O relatório da KPMG encaminhado para o Conselho Deliberativo mostra que a taxa efetiva de captação por meio do FIDC, nos termos em que foi estruturado, é maior do que a taxa média efetiva das últimas operações financeiras contratadas pelo São Paulo.
Portanto, sob o ponto de vista do custo financeiro das operações, o FIDC apresenta uma elevação de despesas financeiras para o SPFC, quando comparado com os contratos de empréstimos recentemente celebrados.
Se o principal objetivo da reestruturação é diminuir as despesas financeiras que sufocam a entidade, este Fundo não irá colaborar nesse sentido.
O ponto positivo da criação do Fundo seria a vinculação de pagamentos aos credores ao fluxo de recebimentos do SPFC, muito variável pois depende de contratos com diferentes condições. Esse benefício, entretanto, me parece pequeno frente ao provável aumento nas despesas financeiras intrínsecas à operação do Fundo em comparação com o nosso custo atual.
Concluo lembrando que a criação de um Fundo não resolve o problema da dívida do SPFC com instituições financeiras. Com o FIDC a dívida continua, o que muda são os credores, que deixam de ser os bancos e passam a ser os cotistas do Fundo.
O que resolverá o problema do endividamento excessivo do SPFC é a austeridade nos gastos, a geração de superávit e caixa positivo nas operações para amortizar as dívidas existentes. E, para isso, as soluções são internas, não externas.
Por esses motivos, votei “NÃO APROVO” para a proposta de criação do FIDC.
Parabéns pelo posicionamento. Análise interessantíssima sobre esse fundo, que muitos comparam a ideia vendida pela diretoria de que seria a solução para os nossos problemas.
Sou da área financeira, e desde o começo dessa história, por falta de informações, tinha muitas dúvidas sobre o impacto real da criação desse fundo.

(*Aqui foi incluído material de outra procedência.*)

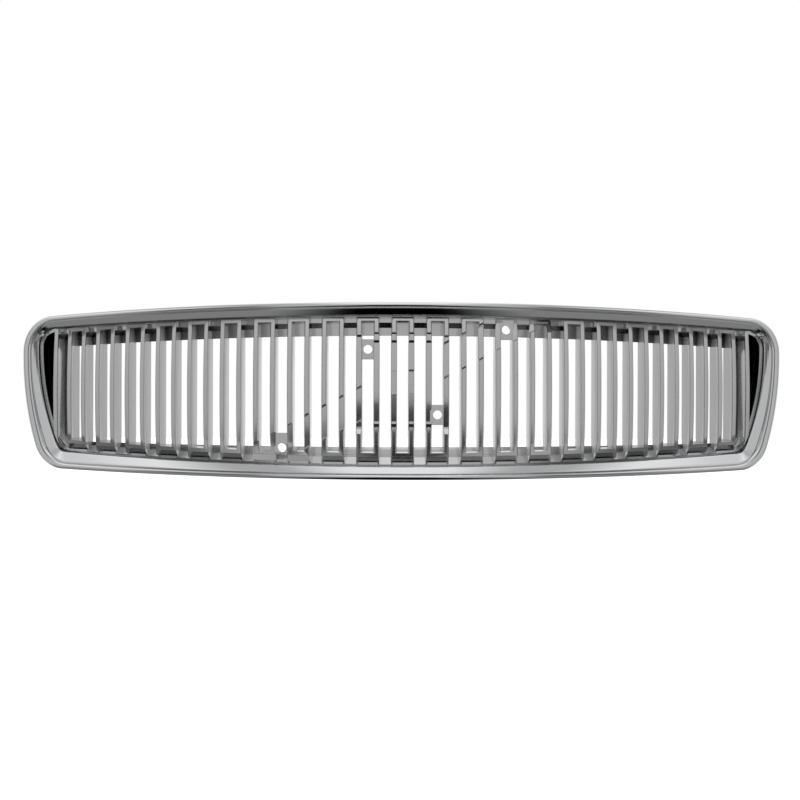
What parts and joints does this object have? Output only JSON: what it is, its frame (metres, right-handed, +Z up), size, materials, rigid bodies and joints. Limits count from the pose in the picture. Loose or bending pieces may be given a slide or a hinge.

Faltam ainda informações sobre como esse fundo será ofertado ao mercado, forma de captação, e principalmente, como os recursos serão disponibilizados ao clube, mas já deu para perceber que o impacto, sob o ponto de vista financeiro, será mínimo.
Talvez o grande ganho seja as mudanças estruturais e de gestão financeira que nos serão impostas. Mas, com toda sinceridade, não sei se conseguiremos alcançar esses objetivos.